OBJECTIVE: Print out every line, exactly as written.

SOURCE EXCERPT:
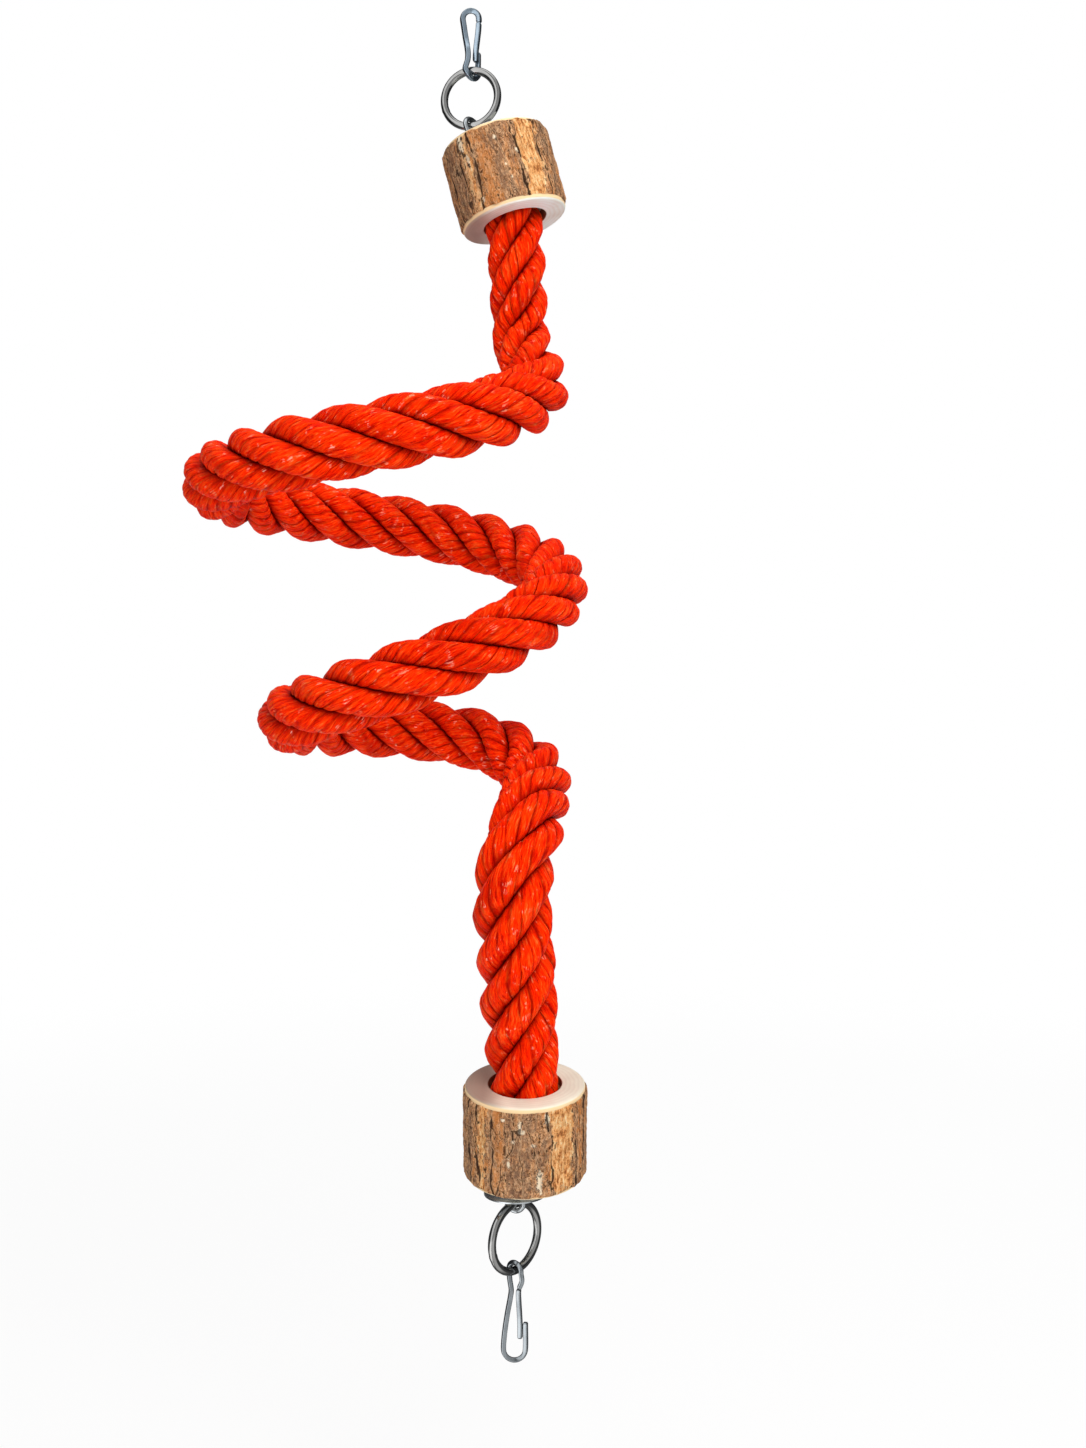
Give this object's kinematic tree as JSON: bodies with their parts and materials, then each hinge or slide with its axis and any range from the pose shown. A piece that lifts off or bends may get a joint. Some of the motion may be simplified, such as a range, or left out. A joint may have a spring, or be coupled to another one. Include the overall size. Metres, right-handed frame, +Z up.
{
  "type": "hanging spiral rope perch",
  "caption": "Thick rope perch for birds, wound as a hanging spiral between two bark-covered log blocks, with a ring and a snap hook at each end.",
  "frame": {"origin": "inside of the upper hook's crown, the point that rests on what the perch hangs from", "axes": "+Z up along the plumb line, +X to the viewer's right, +Y away from the viewer"},
  "size_m": [0.3649, 0.3371, 1.2346],
  "materials": {
    "zinc": "blueish zinc plate, satin",
    "steel": "plain satin",
    "nickel": "polished nickel plate",
    "wood": "raw sawn end grain",
    "bark": "raw furrowed bark",
    "rope": "silky laid fibre",
    "glue": "set clear amber",
    "tape": "plain cloth"
  },
  "bodies": {
    "upper_hook": {"upper_hook": "zinc"},
    "upper_gate": {"upper_gate": "zinc"},
    "upper_ring": {"upper_ring": "nickel"},
    "perch": {"rope": "rope", "core_wire": "steel", "upper_block": "wood", "upper_bark": "bark", "upper_glue_bed": "glue", "upper_end_tape": "tape", "upper_sleeve": "steel", "lower_block": "wood", "lower_bark": "bark", "lower_glue_bed": "glue", "lower_end_tape": "tape", "lower_sleeve": "steel"},
    "upper_washer": {"upper_washer": "steel"},
    "lower_washer": {"lower_washer": "steel"},
    "lower_ring": {"lower_ring": "nickel"},
    "lower_hook": {"lower_hook": "steel"},
    "lower_gate": {"lower_gate": "steel"}
  },
  "joints": [
    {"name": "upper_gate_spring", "type": "hinge", "parent": "upper_hook", "child": "upper_gate", "pos_m": [0.00725, 0, -0.0083], "axis": [0, 1, 0], "range_deg": [0, 6], "stiffness_Nm_per_rad": 1.2, "springref_deg": -2.86},
    {"name": "upper_ring_swing", "type": "hinge", "parent": "upper_hook", "child": "upper_ring", "pos_m": [0, 0, -0.05245], "axis": [0.9703, -0.2419, 0], "range_deg": [-60, 60]},
    {"name": "perch_swing", "type": "hinge", "parent": "upper_ring", "child": "perch", "pos_m": [0, 0, -0.097], "axis": [0.6665, 0.7455, 0], "range_deg": [-18, 18]},
    {"name": "upper_washer_lift", "type": "slide", "parent": "perch", "child": "upper_washer", "axis": [-0.2588, 0.0087, 0.9659], "range_m": [0, 0.007]},
    {"name": "lower_washer_lift", "type": "slide", "parent": "perch", "child": "lower_washer", "axis": [0, 0, 1], "range_m": [0, 0.013]},
    {"name": "lower_ring_swing", "type": "hinge", "parent": "perch", "child": "lower_ring", "pos_m": [0.04039, -0.00143, -1.09156], "axis": [0.8988, -0.4384, 0], "range_deg": [-35, 35]},
    {"name": "lower_hook_swing", "type": "hinge", "parent": "lower_ring", "child": "lower_hook", "pos_m": [0.04039, -0.00143, -1.14571], "axis": [0.6691, 0.7431, 0], "range_deg": [-60, 60]},
    {"name": "lower_gate_spring", "type": "hinge", "parent": "lower_hook", "child": "lower_gate", "pos_m": [0.04389, -0.00373, -1.16181], "axis": [0, 1, 0], "range_deg": [0, 9], "stiffness_Nm_per_rad": 1.2, "springref_deg": -2.86}
  ]
}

EXERCISE SOLUTION:
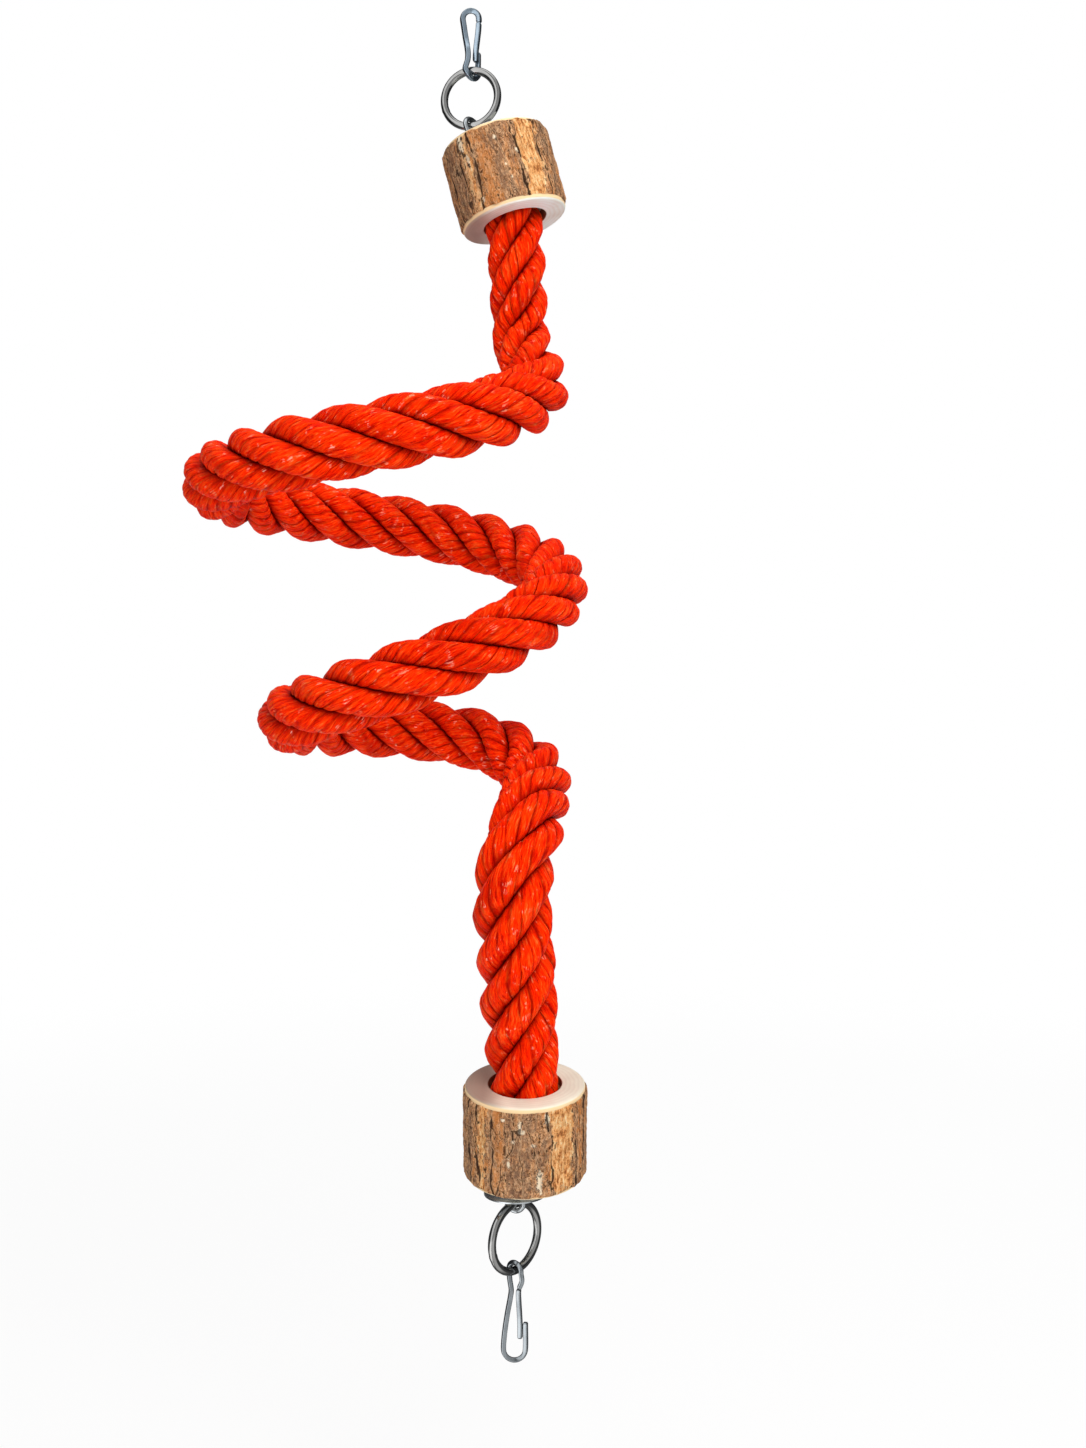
Give this object's kinematic tree as JSON: bodies with their parts and materials, then each hinge or slide with its axis and any range from the pose shown. A piece that lifts off or bends may get a joint. Some of the motion may be simplified, such as a range, or left out. A joint may have a spring, or be coupled to another one. Include the overall size. Metres, right-handed frame, +Z up.
{
  "type": "hanging spiral rope perch",
  "caption": "Thick rope perch for birds, wound as a hanging spiral between two bark-covered log blocks, with a ring and a snap hook at each end.",
  "frame": {"origin": "inside of the upper hook's crown, the point that rests on what the perch hangs from", "axes": "+Z up along the plumb line, +X to the viewer's right, +Y away from the viewer"},
  "size_m": [0.3649, 0.3371, 1.2346],
  "materials": {
    "zinc": "blueish zinc plate, satin",
    "steel": "plain satin",
    "nickel": "polished nickel plate",
    "wood": "raw sawn end grain",
    "bark": "raw furrowed bark",
    "rope": "silky laid fibre",
    "glue": "set clear amber",
    "tape": "plain cloth"
  },
  "bodies": {
    "upper_hook": {"upper_hook": "zinc"},
    "upper_gate": {"upper_gate": "zinc"},
    "upper_ring": {"upper_ring": "nickel"},
    "perch": {"rope": "rope", "core_wire": "steel", "upper_block": "wood", "upper_bark": "bark", "upper_glue_bed": "glue", "upper_end_tape": "tape", "upper_sleeve": "steel", "lower_block": "wood", "lower_bark": "bark", "lower_glue_bed": "glue", "lower_end_tape": "tape", "lower_sleeve": "steel"},
    "upper_washer": {"upper_washer": "steel"},
    "lower_washer": {"lower_washer": "steel"},
    "lower_ring": {"lower_ring": "nickel"},
    "lower_hook": {"lower_hook": "steel"},
    "lower_gate": {"lower_gate": "steel"}
  },
  "joints": [
    {"name": "upper_gate_spring", "type": "hinge", "parent": "upper_hook", "child": "upper_gate", "pos_m": [0.00725, 0, -0.0083], "axis": [0, 1, 0], "range_deg": [0, 6], "stiffness_Nm_per_rad": 1.2, "springref_deg": -2.86},
    {"name": "upper_ring_swing", "type": "hinge", "parent": "upper_hook", "child": "upper_ring", "pos_m": [0, 0, -0.05245], "axis": [0.9703, -0.2419, 0], "range_deg": [-60, 60]},
    {"name": "perch_swing", "type": "hinge", "parent": "upper_ring", "child": "perch", "pos_m": [0, 0, -0.097], "axis": [0.6665, 0.7455, 0], "range_deg": [-18, 18]},
    {"name": "upper_washer_lift", "type": "slide", "parent": "perch", "child": "upper_washer", "axis": [-0.2588, 0.0087, 0.9659], "range_m": [0, 0.007]},
    {"name": "lower_washer_lift", "type": "slide", "parent": "perch", "child": "lower_washer", "axis": [0, 0, 1], "range_m": [0, 0.013]},
    {"name": "lower_ring_swing", "type": "hinge", "parent": "perch", "child": "lower_ring", "pos_m": [0.04039, -0.00143, -1.09156], "axis": [0.8988, -0.4384, 0], "range_deg": [-35, 35]},
    {"name": "lower_hook_swing", "type": "hinge", "parent": "lower_ring", "child": "lower_hook", "pos_m": [0.04039, -0.00143, -1.14571], "axis": [0.6691, 0.7431, 0], "range_deg": [-60, 60]},
    {"name": "lower_gate_spring", "type": "hinge", "parent": "lower_hook", "child": "lower_gate", "pos_m": [0.04389, -0.00373, -1.16181], "axis": [0, 1, 0], "range_deg": [0, 9], "stiffness_Nm_per_rad": 1.2, "springref_deg": -2.86}
  ]
}